Other parents said the lack of information provided to Williams and the way the school framed the incident publicly was a problem.
“If that’s the district’s go-to move, is how can we minimize damage, then I think they’re going to miss the mark every time,” Aaron Kaio said.
Williams finding out about the incident from her son rather than the staff member complicated any restorative effort from the start. Holiday said teachers often talk to parents about incidents during the “informal” pickup time after school, and Aaron Kaio said hearing from the adult involved can provide some reassurance.
“If something happens and a teacher comes to me, ‘I really screwed up, this is what I did, I’m really sorry. Let’s get your kids in here, let’s talk to them, let’s figure out what we can do because I want to do whatever we can to make this right because I’ve made a mistake,’” Aaron Kaio said. “If I hear that, I’m still mad about what happened, but I think we’re going to be able to work this out.”
LeMonds wrote in an email the “standard practice is to notify and inform a student’s family of an incident involving their child as quickly and efficiently as possible,” but that the incident “happened late in the day and the parent arrived before we could communicate with her what had happened.” According to the police report, the staff member offered to talk with Williams after the parent had already heard about what happened, but the school social worker, who was the principal-designee that day, told the staff member not to.
Zaleski said beyond the communication to the school as a whole, she was disappointed in the lack of care in the district’s response to Williams and her family.
“One of the things to me that remains really disconcerting is that during that two months nobody at the district or the school did a home visit with the family to check up on them, to say, ‘Hey how are you doing, how is (your son) doing, what kind of support can we be providing? We understand this must be confusing, it must be traumatizing, what can we do to support your family?’” Zaleski said. “They should’ve been doing home visits and actively ensuring the family was doing OK during this time and providing resources for them.
“That’s what I would’ve expected.”
LeMonds said the district has been “trying to support (the family) the best we can,” but declined to get into specifics because of privacy concerns.
“We have had a lot of communication and face-to-face meetings with this parent,” he said.
In the February school newsletter, Franzone wrote about her and staff’s ongoing efforts toward actively combatting racism.
“I have personally reflected, and have supported staff reflection, on the systemic racism inherent in our city and district, on our own personal biases, and on ways in which we at Lowell can better serve our students and families of color,” she wrote. “As a primarily white staff, it is our duty and obligation to step into our role as anti-racist educators.”
To Williams, “actions speak louder than words,” and she hasn’t seen enough from the school or the district to believe in that commitment.
“That letter, to me, is like whatever.

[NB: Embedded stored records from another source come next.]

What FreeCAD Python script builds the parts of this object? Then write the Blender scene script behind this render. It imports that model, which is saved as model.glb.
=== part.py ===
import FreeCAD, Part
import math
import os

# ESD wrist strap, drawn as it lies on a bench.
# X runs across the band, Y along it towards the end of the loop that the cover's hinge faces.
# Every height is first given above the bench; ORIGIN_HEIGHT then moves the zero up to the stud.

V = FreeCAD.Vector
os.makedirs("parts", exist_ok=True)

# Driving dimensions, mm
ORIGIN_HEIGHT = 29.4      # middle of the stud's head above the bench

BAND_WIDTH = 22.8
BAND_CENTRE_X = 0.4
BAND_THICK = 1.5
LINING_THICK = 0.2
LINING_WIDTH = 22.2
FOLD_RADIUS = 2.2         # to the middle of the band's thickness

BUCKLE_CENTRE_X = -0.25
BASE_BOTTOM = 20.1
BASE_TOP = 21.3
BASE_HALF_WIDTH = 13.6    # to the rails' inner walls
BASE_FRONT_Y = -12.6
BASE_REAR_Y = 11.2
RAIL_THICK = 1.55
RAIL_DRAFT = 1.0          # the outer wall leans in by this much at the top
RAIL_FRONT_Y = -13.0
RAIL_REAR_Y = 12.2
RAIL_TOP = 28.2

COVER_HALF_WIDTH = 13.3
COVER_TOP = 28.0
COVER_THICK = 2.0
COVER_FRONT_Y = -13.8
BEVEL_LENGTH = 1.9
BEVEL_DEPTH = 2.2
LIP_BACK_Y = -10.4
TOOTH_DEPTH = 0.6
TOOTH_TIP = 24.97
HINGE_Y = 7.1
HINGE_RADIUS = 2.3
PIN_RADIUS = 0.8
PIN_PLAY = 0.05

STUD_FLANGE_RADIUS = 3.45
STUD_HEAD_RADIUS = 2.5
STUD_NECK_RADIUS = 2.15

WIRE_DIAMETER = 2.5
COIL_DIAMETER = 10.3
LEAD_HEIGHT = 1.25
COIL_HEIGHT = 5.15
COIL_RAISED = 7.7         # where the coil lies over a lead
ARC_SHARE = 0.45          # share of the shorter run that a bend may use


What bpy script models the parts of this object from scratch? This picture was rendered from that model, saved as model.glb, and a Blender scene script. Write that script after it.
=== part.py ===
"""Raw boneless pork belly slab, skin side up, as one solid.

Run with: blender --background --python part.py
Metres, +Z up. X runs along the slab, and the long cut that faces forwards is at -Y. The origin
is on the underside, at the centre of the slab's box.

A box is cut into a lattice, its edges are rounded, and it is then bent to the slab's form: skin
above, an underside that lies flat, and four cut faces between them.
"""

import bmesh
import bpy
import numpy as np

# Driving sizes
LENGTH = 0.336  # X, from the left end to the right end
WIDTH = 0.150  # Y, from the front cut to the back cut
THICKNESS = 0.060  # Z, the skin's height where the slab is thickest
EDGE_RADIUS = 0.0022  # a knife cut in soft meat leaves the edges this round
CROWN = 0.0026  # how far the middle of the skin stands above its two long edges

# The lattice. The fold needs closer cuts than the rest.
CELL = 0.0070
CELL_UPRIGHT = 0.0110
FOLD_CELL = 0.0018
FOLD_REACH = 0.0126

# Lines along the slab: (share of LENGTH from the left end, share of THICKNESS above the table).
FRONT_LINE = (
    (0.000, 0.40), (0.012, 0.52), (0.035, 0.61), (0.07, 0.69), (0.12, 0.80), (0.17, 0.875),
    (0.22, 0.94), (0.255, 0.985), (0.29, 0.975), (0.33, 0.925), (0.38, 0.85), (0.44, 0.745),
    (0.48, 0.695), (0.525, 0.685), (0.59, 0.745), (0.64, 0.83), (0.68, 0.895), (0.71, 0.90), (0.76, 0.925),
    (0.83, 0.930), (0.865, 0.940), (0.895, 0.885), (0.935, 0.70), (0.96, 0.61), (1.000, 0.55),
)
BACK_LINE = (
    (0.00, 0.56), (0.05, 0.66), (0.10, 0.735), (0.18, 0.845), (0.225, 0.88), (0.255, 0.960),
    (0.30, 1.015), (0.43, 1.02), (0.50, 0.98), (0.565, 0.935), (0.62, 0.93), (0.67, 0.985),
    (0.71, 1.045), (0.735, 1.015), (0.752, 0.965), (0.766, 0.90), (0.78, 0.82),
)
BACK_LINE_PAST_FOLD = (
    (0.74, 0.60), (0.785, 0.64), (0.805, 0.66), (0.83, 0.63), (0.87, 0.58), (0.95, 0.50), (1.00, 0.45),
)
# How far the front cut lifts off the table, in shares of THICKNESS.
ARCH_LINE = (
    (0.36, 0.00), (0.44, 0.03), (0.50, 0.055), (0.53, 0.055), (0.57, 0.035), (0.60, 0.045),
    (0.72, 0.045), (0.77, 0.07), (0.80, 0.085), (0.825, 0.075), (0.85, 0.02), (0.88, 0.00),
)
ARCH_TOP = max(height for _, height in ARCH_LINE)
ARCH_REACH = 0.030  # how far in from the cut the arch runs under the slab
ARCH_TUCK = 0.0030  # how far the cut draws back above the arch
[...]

I don’t believe anything that you’re saying,” Williams said. “I think that you’re putting on a front, you’re trying to calm tension down in the African-American community. It’s like a cover-up to me.

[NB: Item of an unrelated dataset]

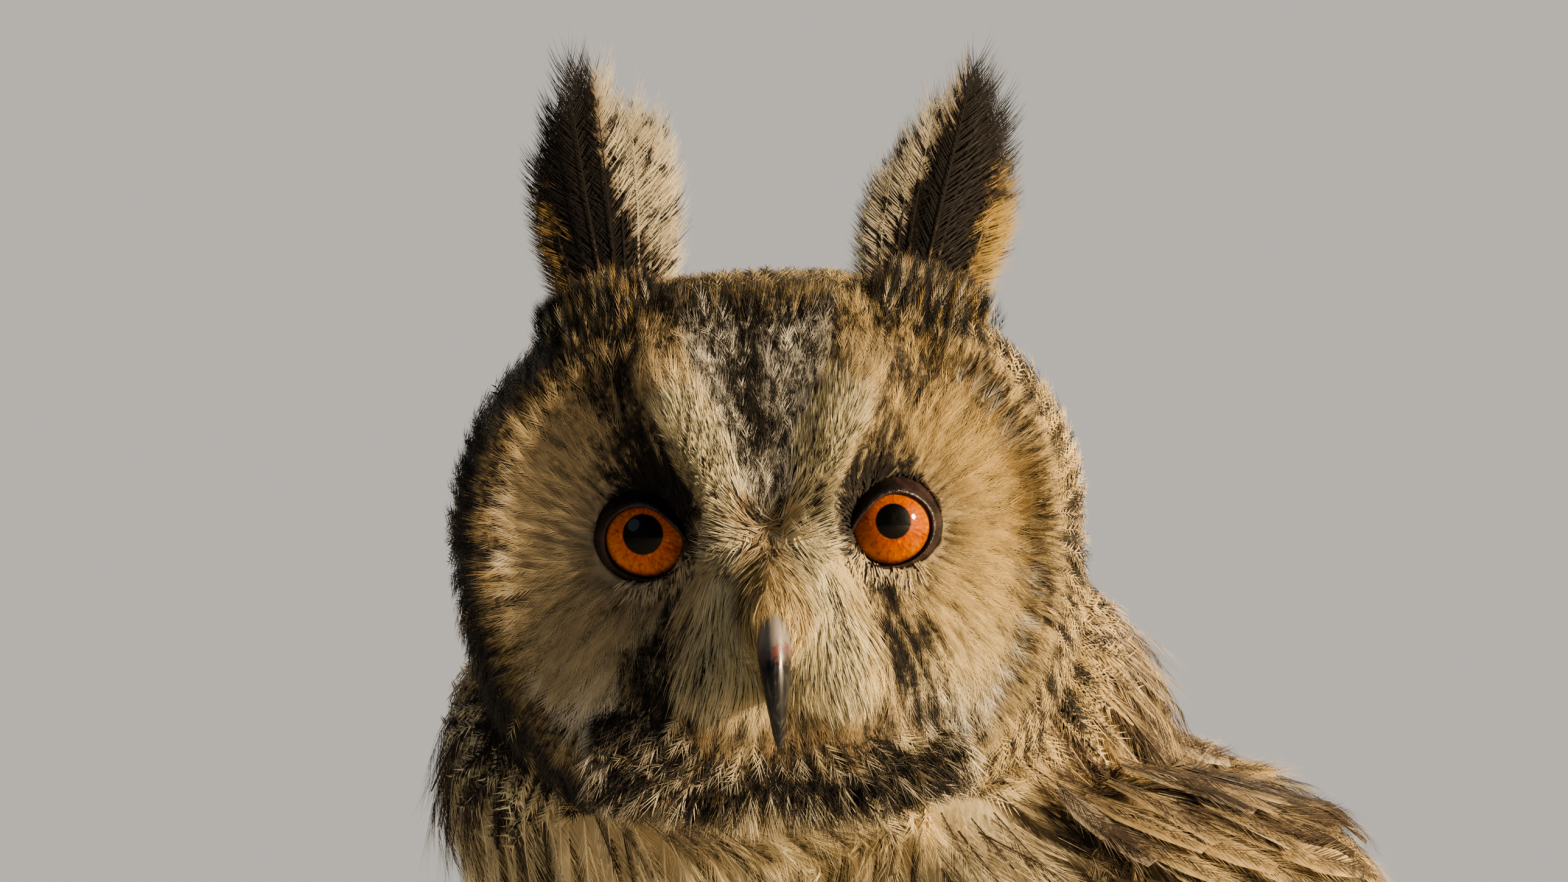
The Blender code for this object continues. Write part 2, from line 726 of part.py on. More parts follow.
def tail_feathers():
    """Tail feathers stacked with the middle ones on top, and coverts over their roots."""
    line = tail_axes()[0]
    vanes = []
    for index in range(TAIL_FEATHERS):
        aside = 2 * index / (TAIL_FEATHERS - 1) - 1
        reach = line.length * (1 - 0.10 * aside**2)
        layer = abs(index - (TAIL_FEATHERS - 0.9) / 2) - TAIL_FEATHERS / 4
        vanes.append(vane(3, 1, tail_feather(aside, 0.002, reach, -layer * TAIL_STEP)))
    for index in range(TAIL_COVERTS):
        aside = 1.2 * index / (TAIL_COVERTS - 1) - 0.6
        for height, reach in ((0.0034, 0.056), (-0.0046, 0.064)):
            reach *= 1 - 0.2 * abs(aside)
            vanes.append(vane(2, 1, tail_feather(aside, 0.002, reach, height)))
    return vanes


def tail_feather(aside, start, reach, height):
    line, back, up = tail_axes()

    def place(u, v, layer):
        y = start + (reach - start) * u
        share = y / line.length
        half = TAIL_ROOT_HALF_WIDTH + (TAIL_TIP_HALF_WIDTH - TAIL_ROOT_HALF_WIDTH) * share
        width = TAIL_FEATHER_HALF_WIDTH * feather_width(u, 0.7)
        x = aside * (half - TAIL_FEATHER_HALF_WIDTH) + v * width
        thick = (layer - 0.5) * TAIL_VANE_THICKNESS
        return TAIL_ROOT + back * y + up * (height + thick) + Vector((x, 0, 0))

    return place


def make_leg(name, side, trunk_room):
    """Thigh, shank and foot are one form with its claws, parted by thin level cuts."""
    mirror = Matrix.Diagonal((side, 1, 1, 1))
    points = [HIP, HIP.lerp(ANKLE, 0.5) + Vector((0.002, -0.006, 0)), ANKLE + Vector((0, 0, 0.006))]
    points += [ANKLE, ANKLE.lerp(FOOT, 0.5), FOOT, FOOT + Vector((0, 0, -0.003))]
    radii = [0.023, 0.0185, 0.0118, 0.0090, 0.0070, 0.0068, 0.0054]
    rows = finer([(*p, r) for p, r in zip(points, radii)], 2)
    centres, radii = [mirror @ Vector(row[:3]) for row in rows], [row[3] for row in rows]
    leg = tapered_tube("leg", centres, radii, LEG_PLUMAGE, BODY, sides=4)
    for toe, (heading, length) in TOES.items():
        make_toe(leg, name, side, toe, heading, length)
    combine(leg, "DIFFERENCE", trunk_room, keep_other=True)
    keep_largest(leg)
    up = Vector((0, 0, 1))
    thigh, shank = copy_of(leg, "thigh_" + name), copy_of(leg, "shank_" + name)
    leg.name = "foot_" + name
    clip(thigh, up * (ANKLE_CUT + GAP / 2), up)
    clip(shank, up * (ANKLE_CUT - GAP / 2), -up)
    clip(shank, up * (FOOT_CUT + GAP / 2), up)
    clip(leg, up * (FOOT_CUT - GAP / 2), -up)
    clip(leg, Vector(), up)


def toe_frame(side, heading):
    """The middle of the foot, with +X along the toe."""
    turn = heading if side > 0 else math.pi - heading
    middle = Vector((side * FOOT.x, FOOT.y, 0))
    return BODY @ Matrix.Translation(middle) @ Matrix.Rotation(turn, 4, "Z")


def make_toe(leg, name, side, toe, heading, length):
    place = toe_frame(side, heading)
    shape = [(0, 0.0085, 0.0056), (0.35, 0.0066, 0.0054), (0.7, 0.0043, 0.0050), (1, 0.0038, 0.0042)]
    rows = finer(shape, 1)
    points = [Vector(((length + 0.001) * run, 0, z)) for run, z, radius in rows]
    pad = tapered_tube("toe", points, [row[2] for row in rows], LEG_PLUMAGE, place)
    outward = place.to_3x3() @ Vector((1, 0, 0))
    toe_end = place @ Vector((length, 0, 0))
    clip(pad, toe_end, -outward)
    combine(leg, "UNION", pad)
    claw_line = [(0, 0.0046, 1), (0.3, 0.0054, 0.9), (0.62, 0.0042, 0.62), (1, 0.0009, 0.2)]
    rows = finer(claw_line, 2)
    start = length - 0.001
    points = [Vector((start + CLAW_LENGTH * run, 0, z)) for run, z, size in rows]
    radii = [CLAW_RADIUS * size for run, z, size in rows]
    claw = tapered_tube(f"claw_{name}_{toe}", points, radii, HORN, place, sides=2)
    clip(claw, toe_end + outward * GAP, outward)


def finish_surfaces():
    for thing in OWL.objects:
        if thing.name.startswith(("wing", "tail", "ear_tuft", "head", "neck", "torso")):
            merge_flats(thing)


def stand_on_origin():
    """Moves the bird so that the middle of its base is the origin."""
    bpy.context.view_layer.update()
    corners = [
        thing.matrix_world @ vert.co for thing in OWL.objects for vert in thing.data.vertices
    ]
    low = Vector(min(corner[axis] for corner in corners) for axis in range(3))
    high = Vector(max(corner[axis] for corner in corners) for axis in range(3))
    middle = (low + high) / 2
    owl = bpy.data.objects.new("owl", None)
    bpy.context.scene.collection.objects.link(owl)
    for thing in OWL.objects:
        thing.parent = owl
    owl.location = (-middle.x, -middle.y, 0)
    bpy.context.view_layer.update()


def build():
    trunk = trunk_form("trunk")
    trunk_room = trunk_form("trunk_room", GAP)
    head_room = head_form("head_room", GAP)
    tail_room = tail_form("tail_room", GAP)
    collar_room = collar_form("collar_room", GAP)
    combine(trunk, "UNION", collar_form("collar"))
    head_with_ruff = head_form("head_form")
    join_vanes(head_with_ruff, ruff_feathers(), HEAD, PLUMAGE)
    combine(trunk, "UNION", head_with_ruff)
    keep_largest(trunk)

    chin = HEAD @ Vector((0, -0.030, -0.0490))
    nape = HEAD @ Vector((0, 0.045, -0.0240))
    across = HEAD.to_3x3() @ Vector((1, 0, 0))
    head_up = across.cross(nape - chin).normalized()
    neck_up = BODY.to_3x3() @ Vector((0, -0.28, 1)).normalized()
    shoulder = BODY @ Vector((0, -0.045, 0.192))
    tail_line = (BODY.to_3x3() @ (TAIL_TIP - TAIL_ROOT)).normalized()
    rump = BODY @ TAIL_ROOT

    head, neck, tail = (copy_of(trunk, node) for node in ("head", "neck", "tail"))
    trunk.name = "torso"
    clip(head, chin + head_up * GAP / 2, head_up)
    clip(head, shoulder + neck_up * GAP / 2, neck_up)
    clip(neck, chin - head_up * GAP / 2, -head_up)
    clip(neck, shoulder + neck_up * GAP / 2, neck_up)
    clip(trunk, shoulder - neck_up * GAP / 2, -neck_up)
    clip(trunk, rump - tail_line * GAP / 2, -tail_line)
    clip(tail, rump + tail_line * GAP / 2, tail_line)

    for index, (name, side) in enumerate(reversed(SIDES.items())):
        socket = add("socket", ball(SOCKET_RADIUS, 20, 12), PLUMAGE, eye_frame(side))
        combine(head, "DIFFERENCE", socket)
        make_eye(name, side)
        make_lids(name, side)
        make_ear_tuft(name, index, head_room)
        make_wing(name, side, (trunk_room, collar_room, head_room, tail_room))
        make_leg(name, side, trunk_room)
    keep_largest(head)
    make_bill((head_room, trunk_room, collar_room))
    join_vanes(tail, tail_feathers(), BODY, PLUMAGE)
    for room in (trunk_room, collar_room, head_room, tail_room):
        bpy.data.objects.remove(room)
    finish_surfaces()
    stand_on_origin()


clear_scene()
RANDOM = random.Random(SEED)
OWL = collection("long_eared_owl")
BODY = Matrix.Rotation(BODY_TURN, 4, "Z")
HEAD = Matrix.Translation(BODY @ HEAD_PLACE) @ Matrix.Rotation(HEAD_ROLL, 4, "Y")
build()
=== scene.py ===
import math

import bmesh
import bpy
import numpy as np
from mathutils import Matrix, Vector
from mathutils.bvhtree import BVHTree


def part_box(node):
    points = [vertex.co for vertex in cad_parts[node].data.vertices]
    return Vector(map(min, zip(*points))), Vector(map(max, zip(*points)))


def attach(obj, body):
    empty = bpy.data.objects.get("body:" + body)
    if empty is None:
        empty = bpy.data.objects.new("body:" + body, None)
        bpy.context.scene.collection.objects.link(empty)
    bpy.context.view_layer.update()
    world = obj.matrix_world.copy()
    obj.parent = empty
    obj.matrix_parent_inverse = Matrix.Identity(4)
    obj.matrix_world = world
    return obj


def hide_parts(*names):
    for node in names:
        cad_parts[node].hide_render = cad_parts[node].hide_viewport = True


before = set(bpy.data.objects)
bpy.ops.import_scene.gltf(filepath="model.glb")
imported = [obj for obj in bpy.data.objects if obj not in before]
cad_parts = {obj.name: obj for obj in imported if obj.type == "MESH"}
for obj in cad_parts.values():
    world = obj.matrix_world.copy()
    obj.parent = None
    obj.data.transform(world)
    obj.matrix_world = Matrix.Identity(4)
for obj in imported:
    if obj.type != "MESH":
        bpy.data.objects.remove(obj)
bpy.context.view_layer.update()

RNG = np.random.default_rng(11)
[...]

“It’s like, ‘We’re doing all these things, a big pat on the back for us.’ I think they need to show more initiative.”
Trust in schools
Nationally, confidence in public schools has been on a declining trend for decades.
Gallup has measured Americans’ confidence in various public institutions since 1973, when 58% of respondents had either “a great deal” or “quite a lot” of confidence in public schools. In 2019, that was at 29% — tied for the second-lowest number recorded.

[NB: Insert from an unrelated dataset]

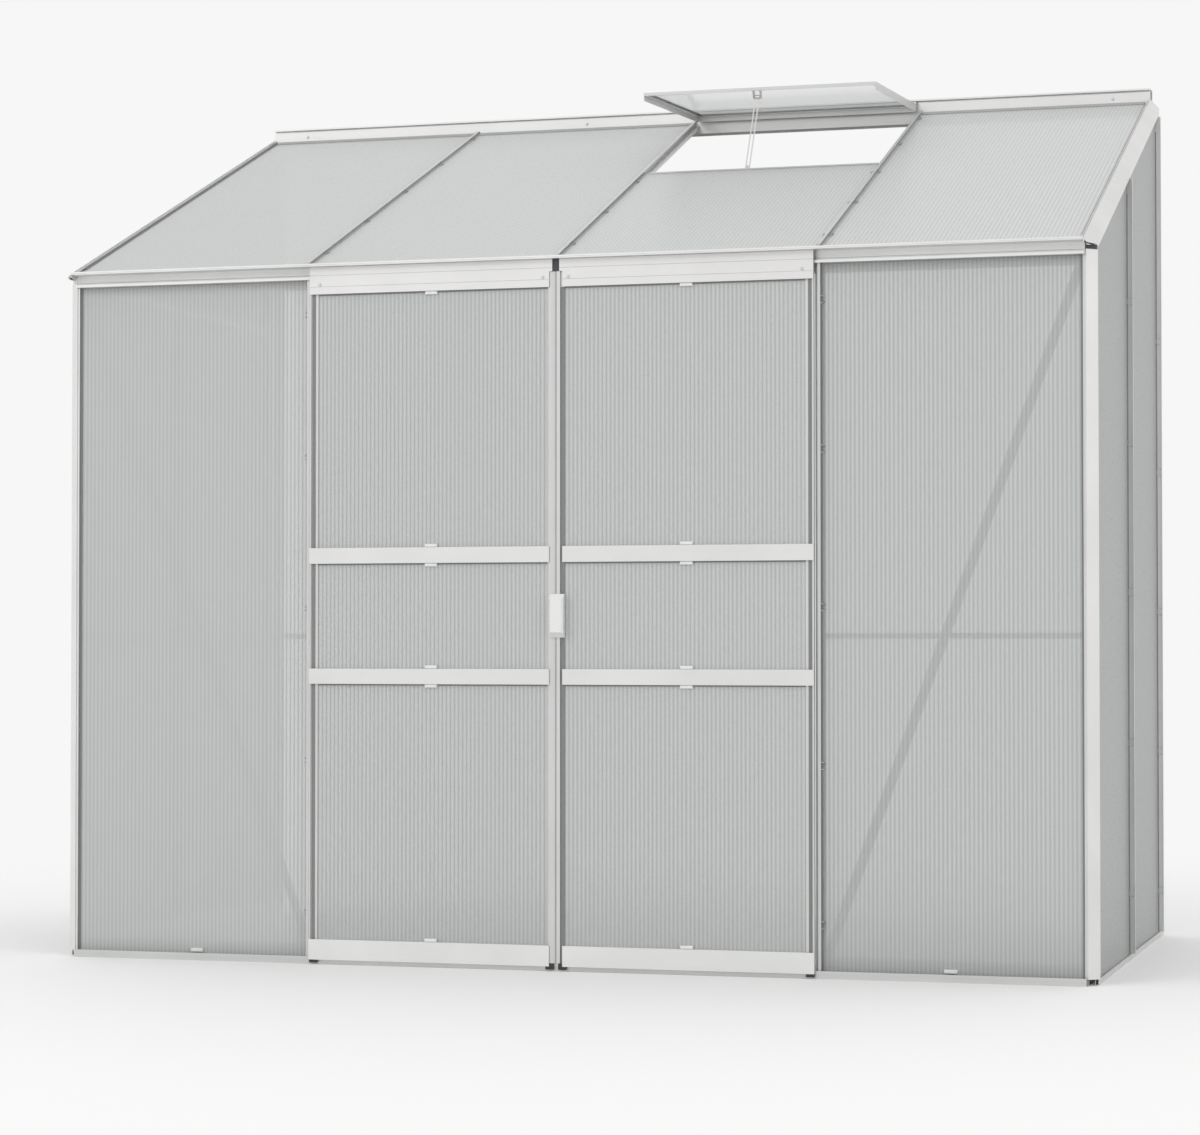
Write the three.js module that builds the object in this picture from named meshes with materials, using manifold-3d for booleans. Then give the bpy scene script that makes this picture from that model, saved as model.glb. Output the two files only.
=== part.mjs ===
// Lean-to greenhouse with a pair of sliding doors and one roof vent.
// Millimetres. +X runs along the wall, +Y points to the wall, +Z is up.
// While it is built, X is zero at the middle, Y is zero at the outer face of
// the front panes and Z is zero under the sills. The last step centres it in Y.

import * as THREE from "three";
import { mergeVertices } from "three/addons/utils/BufferGeometryUtils.js";
import Module from "manifold-3d";

const wasm = await Module();
wasm.setup();

// Overall grid
const BAY = 620;
const FRONT_BAYS = 4;
const GABLE_BAYS = 2;
const WALL_Y = 1310;
const WALL_POST_ROOM = 70;
const GAP = 0.3;
const EDGE_ROOM = 5;
const SHEET = 4;
const SKIN = 1.5;
const EAVES_PANE_Z = 1662;
const RIDGE_TOP_Z = 2204;
const RIDGE_PANE_DROP = 38;
const RIDGE_RAIL_DEPTH = 48;

const HALF = BAY * FRONT_BAYS * 0.5;
const GABLE_BAY = (WALL_Y - WALL_POST_ROOM) / GABLE_BAYS;
const RIDGE_PANE_Z = RIDGE_TOP_Z - RIDGE_PANE_DROP;
const RIDGE_FACE_Y = WALL_Y - RIDGE_RAIL_DEPTH;
const SLOPE = Math.atan2(RIDGE_PANE_Z - EAVES_PANE_Z, RIDGE_FACE_Y);
const SLOPE_SIN = Math.sin(SLOPE);
const SLOPE_COS = Math.cos(SLOPE);
const SLOPE_TAN = SLOPE_SIN / SLOPE_COS;

// Glazing bar: a flange for the panes, a standing fin and a bolt channel
const BAR_FLANGE_HALF = 12;
const FIN_PROUD = 14;
const ROOF_FIN_PROUD = 8;
const FIN_THICK = 2;
const FIN_CAP_HALF = 3.5;
const FIN_CAP_THICK = 2;
const CHANNEL_HALF = 8;
const CHANNEL_DEPTH = 12;
const CHANNEL_MOUTH_HALF = 4.5;

const SHOULDER = SHEET + GAP;
const ROOF_FIN_HEIGHT = ROOF_FIN_PROUD + SHOULDER;
const BAR_BACK = SHOULDER + CHANNEL_DEPTH;

// Corner bar, used for the corner posts and the end rafters
const CORNER_PROUD = 8;
const CORNER_SKIN = 1.6;
const CORNER_WING = 8;
const CORNER_BEVEL = 22;
const CORNER_SHELF = 14;
const CORNER_GROOVE = 3;
const CORNER_BEAD = 1.5;
const RAFTER_WING = 15;

// Sills
const SILL_BACK_Y = 16.6;
const SILL_LIP_Y = -21.5;
const SILL_LIP_HEIGHT = 17.5;
const SILL_BEAD = 7.5;
const SILL_WEB_HEIGHT = 45;
const SEAT_Z = 14;
const SEAT_OUT = 2;
const SEAT_WEB_Y = 2;
const SIDE_LIP_OUT = 5;
const SIDE_LIP_HEIGHT = 13.5;
const SILL_END_CUT = 18;
const BARS_Z = SEAT_Z + GAP;

// Eaves gutter and door track
const GUTTER_FACE_Y = -8;
const GUTTER_FACE_THICK = 2;
const GUTTER_DROP = 10;
const GUTTER_HEIGHT = 30;
const GUTTER_FRONT_Y = -48;
const GUTTER_LIP_HEIGHT = 5;
const GUTTER_BEAD = 3.2;
const GUTTER_LEG_HEIGHT = 51;
const GUTTER_END_CUT = 17;
const FACE_GROOVE = 0.7;
const FACE_GROOVE_DROP = 19;
const TRACK_Y = -20;
const TRACK_EDGE_HEIGHT = 6;
const FRONT_PANE_DROP = 22;
const POST_DROP = 28;
const RAFTER_END_DROP = 18;
const RAFTER_END_IN = 4;
const RAFTER_START_Y = -11;
const ROOF_PANE_START_Y = -14;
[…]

Edgewood’s Slekar said there must be an effort by schools to build “an intentional trust” rather than assuming there is “a given trust” from the community.
“We look at restorative, we look at relationship building, we look at these things after the fact sometimes, as opposed to going in intentionally from the very beginning and understanding that there is a process of trust that is built, constantly looked at, monitored, spent time with,” he said.
This school year has seen other incidents of distrust in the community toward MMSD.
Last month, 13 black community leaders signed a letter questioning the School Board’s superintendent hire and process. In the same week, former Jefferson Middle School principal Tequila Kurth resigned after more than a month on leave following a two-month period that included a student being found with a BB gun at school, a different student shooting a BB gun at another while on the bus, and the leaking of a student’s disciplinary records to a news outlet in response.
Kurth’s resignation included a letter to families in which she shared that she had not written any part of an email sent home to parents after the BB gun incident that downplayed what had happened. Despite that, the email was signed with her name.
And the district is currently facing a lawsuit from an anonymous complainant alleging it refused to respond to their open records requests.
The situation at Lowell adds to the list, more for the way the follow-up was handled than the incident itself, parents said.
“If the powers that be want me to have faith that they’re taking care of kids, they have to echo the seriousness of that in their public response to the incident,” Holiday said. “I know that you can’t say, ‘This kid with this name at this address did this thing,’ but you can talk about what happened because I feel like you need to.
“I just don’t feel allyship with them when they view me as someone they need to keep in the dark.”
LeMonds cited the Family Educational Rights and Privacy Act, or FERPA, as limiting the district on what it can share.
“We cannot disclose any information about a student or incident involving a student that would lead to the improper disclosure of personally identifiable information derived from education records,” LeMonds wrote in an email. “This information includes information that can be used to distinguish or trace an individual’s identity either directly or indirectly through linkages with other information.”
The information they do share attempts to strike “a balance of maintaining student privacy, student safety, equity and keeping our families informed,” LeMonds added.
Parent Kate Hewson, who said she believes Franzone is striking some of the right notes in supporting anti-racism work for staff, doesn’t feel that balance was well-struck in Williams’ situation, given her and other parents’ concerns about the staff member’s behavior.
“The trust is the really critical point here,” Hewson said. “It’s about trusting the communications that we receive, but also trusting that staff who have transgressed in some way are being handled in a way to really prevent that happening again.”
Williams said her son is “doing a lot better than before,” though he doesn’t talk much about what happened. She still hopes to see a public apology, and would like to see a “zero tolerance policy on teachers being hands on” with students without the proper training, she said.
“I've been able to cope with what happened but I'm still feeling a sense of distrust with the school and MMSD,” she said in early March. “They let my son, my family and the black community down.”